For an introduction to this series, click here.

Oct. 29, 2006

Hosea is another strange prophetic book. I'm certainly not the most qualified person to speak on them, but I'm here, and I need to wrap my mind around these things somehow.


God tells Hosea to do a very strange thing: to go find a prostitute and marry her. Think about that for a second... OK. That sounds crazy, and it was. This is certainly not the ideal life course for most people, but that's the point. Hosea finds a woman of the night, marries her, and stays with her for several years.

When they have children, God tells him to give them awful names, at least the second and third: No Mercy and Not My People. Most translations soften the blow in English by approximating what their names sounded like in Hebrew into English letters, but to the people living around Hosea, those were not merely interesting sounds. They mean No Mercy and Not My People. God was telling the Jews that they were about to be destroyed in a very blatant way.


Then the prostitute, Gomer, leaves Hosea and goes back to her pimp, but she ends up on the slave market. God tells Hosea to go buy her back to be his wife as a sign that one day God would redeem Israel from its rejected state. Yes, this a strange story, one that even today makes us uncomfortable. I don't exactly recall making paper cut-outs of Hosea, Gomer and her pimp in kiddie Sunday School.

God's prophets were often forced to become very painful and public object lessons for His people, and Hosea is one of the most extreme examples. It's hard for me not to think of Michael Card's song "The Prophet" when I read through these books. (See the video below.) It's an attempt on his part to try to make sense of some of the strange things God told the prophets to do. He wrote, "I am the prophet and I smolder and burn. I scream and cry and wonder why you never seem to learn. To hear with your own ears, with your own eyes to see. I am the prophet, won't you listen to me?"

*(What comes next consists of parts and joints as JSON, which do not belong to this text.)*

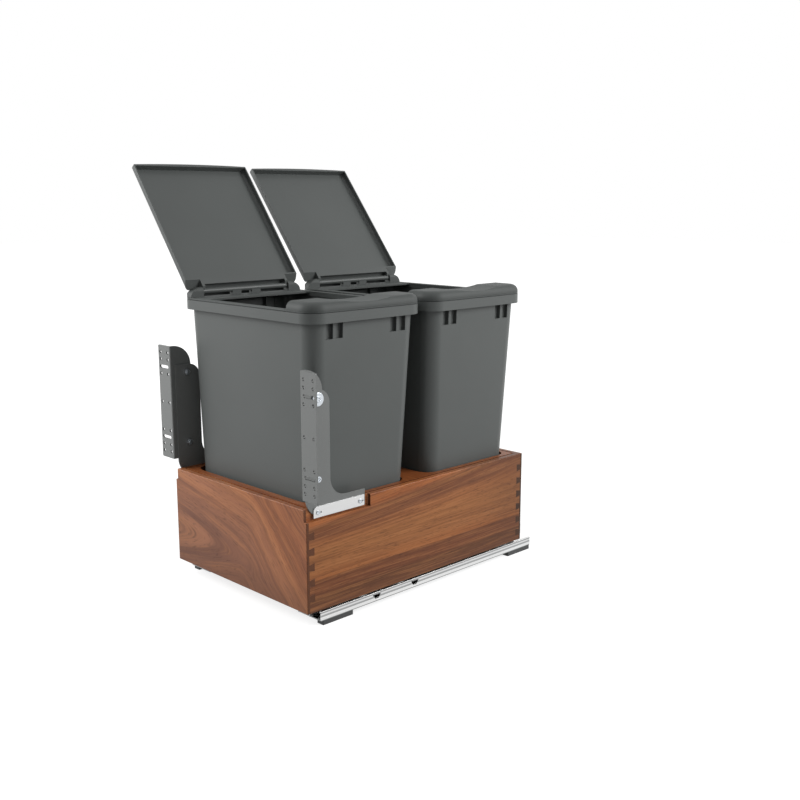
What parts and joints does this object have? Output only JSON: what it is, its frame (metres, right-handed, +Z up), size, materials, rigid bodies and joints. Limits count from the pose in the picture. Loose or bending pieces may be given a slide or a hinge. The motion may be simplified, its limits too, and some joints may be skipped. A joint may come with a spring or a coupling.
{
  "type": "pull-out double waste-bin unit",
  "caption": "Pull-out drawer box on undermount slides with lidded waste bins hung through a cut-out deck and slotted door brackets at the front.",
  "frame": {"origin": "on the floor, in the middle of the four floor screws", "axes": "+X across to the right seen from the door, +Y from the door to the back, +Z up"},
  "size_m": [0.5631, 0.5804, 0.7565],
  "materials": {
    "walnut": "clear gloss lacquer",
    "veneer_panel": "satin lacquer",
    "bin_plastic": "fine moulded texture",
    "lid_frame_plastic": "fine moulded texture",
    "lid_plastic": "fine moulded texture",
    "bracket_paint": "satin powder coat",
    "cover_metal": "brushed",
    "fastener_metal": "bright zinc",
    "rail_metal": "bright zinc plated",
    "saddle_plastic": "natural polymer",
    "housing_plastic": "matt",
    "foot_plastic": "matt"
  },
  "bodies": {
    "cabinet_rails": {"left_cabinet_member": "rail_metal", "left_floor_feet": "foot_plastic", "left_foot_rivets": "fastener_metal", "left_damper_housing": "housing_plastic", "right_cabinet_member": "rail_metal", "right_floor_feet": "foot_plastic", "right_foot_rivets": "fastener_metal", "right_damper_housing": "housing_plastic"},
    "left_middle_rail": {"left_intermediate_member": "rail_metal", "left_bearing_saddles": "saddle_plastic"},
    "right_middle_rail": {"right_intermediate_member": "rail_metal", "right_bearing_saddles": "saddle_plastic"},
    "drawer": {"front_panel": "walnut", "back_panel": "walnut", "bottom_panel": "veneer_panel", "bin_deck": "walnut", "left_side": "walnut", "left_door_angle": "bracket_paint", "left_foot_plate": "bracket_paint", "left_cover_plate": "cover_metal", "left_adjuster_disc": "fastener_metal", "left_bracket_bolts": "fastener_metal", "left_bracket_nuts": "fastener_metal", "left_cover_screws": "fastener_metal", "left_drawer_member": "rail_metal", "left_locking_clip": "housing_plastic", "right_side": "walnut", "right_door_angle": "bracket_paint", "right_foot_plate": "bracket_paint", "right_cover_plate": "cover_metal", "right_adjuster_disc": "fastener_metal", "right_bracket_bolts": "fastener_metal", "right_bracket_nuts": "fastener_metal", "right_cover_screws": "fastener_metal", "right_drawer_member": "rail_metal", "right_locking_clip": "housing_plastic"},
    "front_bin_unit": {"front_bin": "bin_plastic", "front_lid_frame": "lid_frame_plastic"},
    "rear_bin_unit": {"rear_bin": "bin_plastic", "rear_lid_frame": "lid_frame_plastic"},
    "front_lid_unit": {"front_lid": "lid_plastic"},
    "rear_lid_unit": {"rear_lid": "lid_plastic"}
  },
  "joints": [
    {"name": "drawer_slide", "type": "slide", "parent": "cabinet_rails", "child": "drawer", "axis": [0, -1, 0], "range_m": [0, 0.53]},
    {"name": "left_rail_slide", "type": "slide", "parent": "cabinet_rails", "child": "left_middle_rail", "axis": [0, -1, 0], "range_m": [0, 0.265]},
    {"name": "right_rail_slide", "type": "slide", "parent": "cabinet_rails", "child": "right_middle_rail", "axis": [0, -1, 0], "range_m": [0, 0.265]},
    {"name": "front_bin_lift", "type": "slide", "parent": "drawer", "child": "front_bin_unit", "axis": [0, 0, 1], "range_m": [0, 0.17]},
    {"name": "rear_bin_lift", "type": "slide", "parent": "drawer", "child": "rear_bin_unit", "axis": [0, 0, 1], "range_m": [0, 0.17]},
    {"name": "front_lid_hinge", "type": "hinge", "parent": "front_bin_unit", "child": "front_lid_unit", "pos_m": [-0.161, -0.1546, 0.5278], "axis": [0, 1, 0], "range_deg": [0, 127.6]},
    {"name": "rear_lid_hinge", "type": "hinge", "parent": "rear_bin_unit", "child": "rear_lid_unit", "pos_m": [-0.161, 0.1176, 0.5278], "axis": [0, 1, 0], "range_deg": [0, 128.6]}
  ],
  "couplings": [
    {"joint": "left_rail_slide", "follows": "drawer_slide", "ratio": 0.5},
    {"joint": "right_rail_slide", "follows": "drawer_slide", "ratio": 0.5}
  ]
}
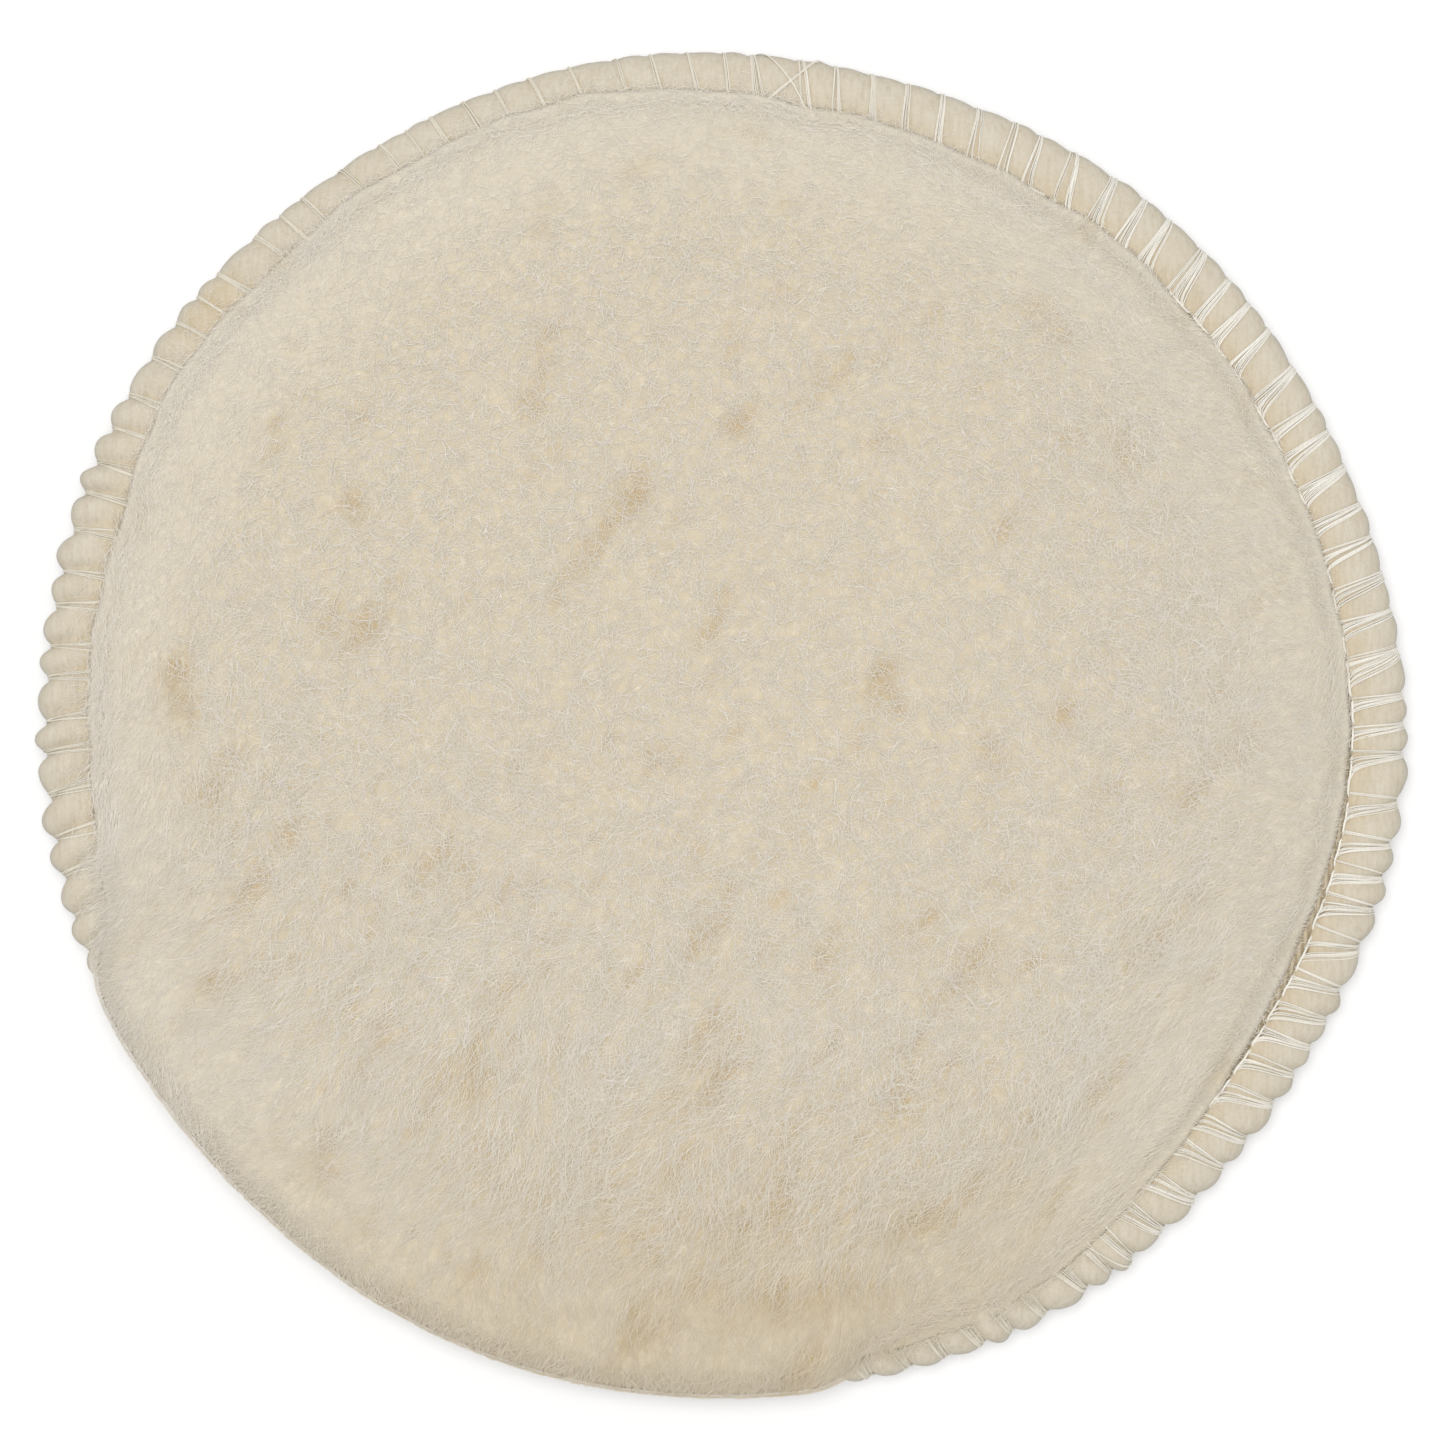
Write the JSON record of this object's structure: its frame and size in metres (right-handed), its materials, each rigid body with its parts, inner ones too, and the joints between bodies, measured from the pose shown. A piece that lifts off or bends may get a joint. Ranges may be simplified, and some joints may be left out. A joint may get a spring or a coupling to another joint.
{
  "type": "polishing pad",
  "caption": "Round lambswool polishing pad with a foam cushion, a touch-fastener loop back and an overlocked rolled rim.",
  "frame": {"origin": "centre of the loop face, which is the lowest plane of the pad", "axes": "+Z out of the wool face, square to the loop face; +X and +Y in the plane of the loop face, +X near the long way across the slightly oval outline"},
  "size_m": [0.1528, 0.1497, 0.0175],
  "materials": {
    "wool": "soft cream wool fibre, matt",
    "ground_cloth": "knitted, matt",
    "foam": "open-cell foam, matt",
    "backing": "fine ribbed knit with a short nap, matt",
    "loops": "brushed loop pile, matt",
    "thread": "spun polyester thread, slight sheen"
  },
  "bodies": {
    "root": {"wool_pile": "wool", "pile_ground_cloth": "ground_cloth", "cushion_foam": "foam", "backing_cloth": "backing", "loop_nap": "loops", "needle_thread": "thread", "upper_looper_thread": "thread", "lower_looper_thread": "thread"}
  },
  "joints": []
}
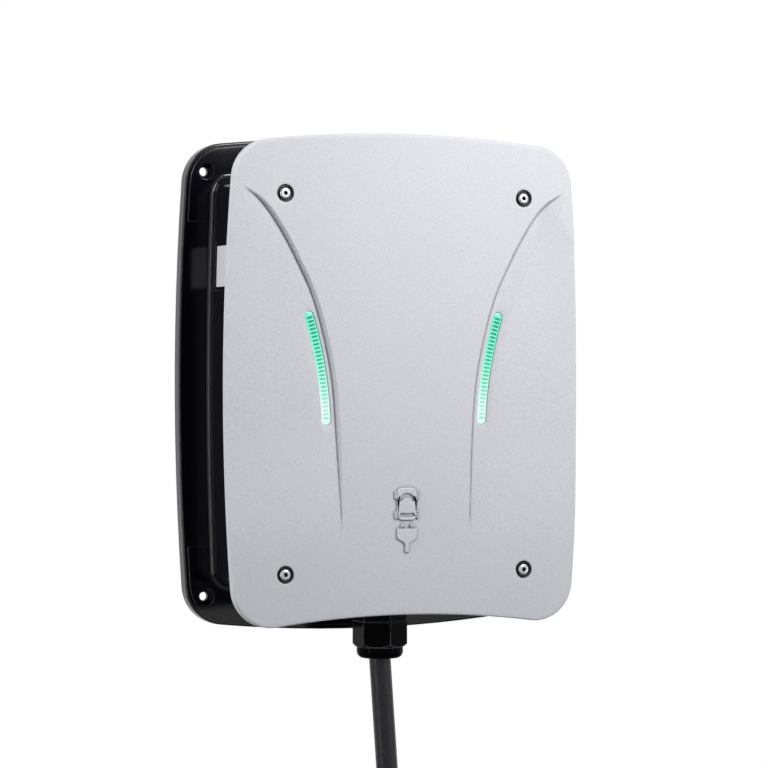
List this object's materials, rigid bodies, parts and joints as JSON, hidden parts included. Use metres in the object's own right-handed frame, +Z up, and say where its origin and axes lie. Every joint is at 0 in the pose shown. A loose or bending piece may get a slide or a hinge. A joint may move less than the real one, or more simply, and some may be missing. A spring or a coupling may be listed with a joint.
{
  "type": "wall-mounted vehicle charger",
  "caption": "Wall-mounted car charger with a wide wall flange, a silver front panel with curved status lights, and a coiled charging lead.",
  "frame": {"origin": "middle of the four wall holes, on the wall face", "axes": "+Z up, +Y into the wall, +X to the right seen from the front"},
  "size_m": [0.295, 0.1127, 0.9863],
  "materials": {
    "black_plastic": "moulded, satin black",
    "silver_panel": "fine-grained silver coating",
    "seal_rubber": "matt rubber",
    "zinc_steel": "zinc plated",
    "brass": "turned brass",
    "washer_plastic": "black nylon",
    "screw_steel": "stainless steel",
    "label_film": "blank white film",
    "light_guide": "translucent mint green",
    "circuit_board": "green solder mask",
    "gland_plastic": "moulded black nylon",
    "terminal_plastic": "grey moulded",
    "terminal_green": "green moulded",
    "relay_case": "black moulded",
    "module_case": "potted case",
    "capacitor_sleeve": "dark blue sleeve",
    "shield_can": "tinned can",
    "switch_body": "black moulded",
    "knob_plastic": "white moulded",
    "clamp_plastic": "black nylon",
    "sensor_case": "potted blue case",
    "cable_sheath": "matt dark grey sheath",
    "wire_brown": "PVC insulation",
    "wire_black": "PVC insulation",
    "wire_grey": "PVC insulation",
    "wire_blue": "PVC insulation",
    "wire_green_yellow": "PVC insulation",
    "wire_white": "PVC insulation",
    "boot_rubber": "moulded rubber",
    "connector_plastic": "satin black",
    "carrier_plastic": "dark grey moulded",
    "contact_silver": "silver plated",
    "cap_rubber": "soft moulded",
    "lever_orange": "orange moulded",
    "tie_strap": "hook-and-loop strap"
  },
  "bodies": {
    "charger": {"back_housing": "black_plastic", "board_screws": "zinc_steel", "cable_coil": "cable_sheath", "cable_entry": "cable_sheath", "cable_run": "cable_sheath", "cable_tail": "cable_sheath", "cable_tie_1": "tie_strap", "cable_tie_2": "tie_strap", "capacitor": "capacitor_sleeve", "clamp_screws": "zinc_steel", "connector_boot": "boot_rubber", "connector_contacts": "contact_silver", "connector_shell_left": "connector_plastic", "connector_shell_right": "connector_plastic", "contact_carrier": "carrier_plastic", "contact_plate": "carrier_plastic", "contact_sleeves": "carrier_plastic", "controller_module": "shield_can", "cover_screws": "zinc_steel", "cover_seal": "seal_rubber", "current_selector": "switch_body", "current_sensor": "sensor_case", "front_panel": "silver_panel", "gland_body": "gland_plastic", "gland_locknut": "gland_plastic", "gland_nut": "gland_plastic", "gland_rubber": "seal_rubber", "gland_washer": "seal_rubber", "housing_cover": "black_plastic", "led_board_left": "circuit_board", "led_board_right": "circuit_board", "light_guide_left": "light_guide", "light_guide_right": "light_guide", "main_board": "circuit_board", "output_terminal": "terminal_green", "panel_inserts": "brass", "panel_screws": "screw_steel", "panel_spacers": "black_plastic", "panel_washers": "washer_plastic", "pilot_wire": "wire_white", "power_supply": "module_case", "relay_left": "relay_case", "relay_right": "relay_case", "shell_screws": "zinc_steel", "side_label": "label_film", "strain_clamp": "clamp_plastic", "supply_grommet": "seal_rubber", "supply_terminal": "terminal_plastic", "wire_earth": "wire_green_yellow", "wire_l1": "wire_brown", "wire_l2": "wire_black", "wire_l3": "wire_grey", "wire_neutral": "wire_blue"},
    "lever_l1": {"terminal_lever_l1": "lever_orange"},
    "lever_l2": {"terminal_lever_l2": "lever_orange"},
    "lever_l3": {"terminal_lever_l3": "lever_orange"},
    "lever_neutral": {"terminal_lever_neutral": "lever_orange"},
    "lever_earth": {"terminal_lever_earth": "lever_orange"},
    "knob": {"selector_knob": "knob_plastic"},
    "cap": {"connector_cap": "cap_rubber"}
  },
  "joints": [
    {"name": "lever_l1_open", "type": "hinge", "parent": "charger", "child": "lever_l1", "pos_m": [-0.024, -0.0386, 0.091], "axis": [-1, 0, 0], "range_deg": [0, 85]},
    {"name": "lever_l2_open", "type": "hinge", "parent": "charger", "child": "lever_l2", "pos_m": [-0.012, -0.0386, 0.091], "axis": [-1, 0, 0], "range_deg": [0, 85]},
    {"name": "lever_l3_open", "type": "hinge", "parent": "charger", "child": "lever_l3", "pos_m": [0, -0.0386, 0.091], "axis": [-1, 0, 0], "range_deg": [0, 85]},
    {"name": "lever_neutral_open", "type": "hinge", "parent": "charger", "child": "lever_neutral", "pos_m": [0.012, -0.0386, 0.091], "axis": [-1, 0, 0], "range_deg": [0, 85]},
    {"name": "lever_earth_open", "type": "hinge", "parent": "charger", "child": "lever_earth", "pos_m": [0.024, -0.0386, 0.091], "axis": [-1, 0, 0], "range_deg": [0, 85]},
    {"name": "selector_turn", "type": "hinge", "parent": "charger", "child": "knob", "pos_m": [0.061, -0.0206, 0.06398], "axis": [0, -1, 0], "range_deg": [0, 300]},
    {"name": "cap_pull", "type": "slide", "parent": "charger", "child": "cap", "axis": [0, 0, -1], "range_m": [0, 0.045]}
  ]
}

In an unrelated note, it is very important to note that the prophets are not in chronological order. Daniel and Ezekiel prophesy in the midst of the captivity of Judah, but Hosea is prophesying in Israel, the northern kingdom, possibly 300 years before Daniel and Ezekiel. Hosea was not writing to people who knew what it meant for God to forsake them. He was writing to people who had heard multiple warnings but had no idea what forsaking God would cost them.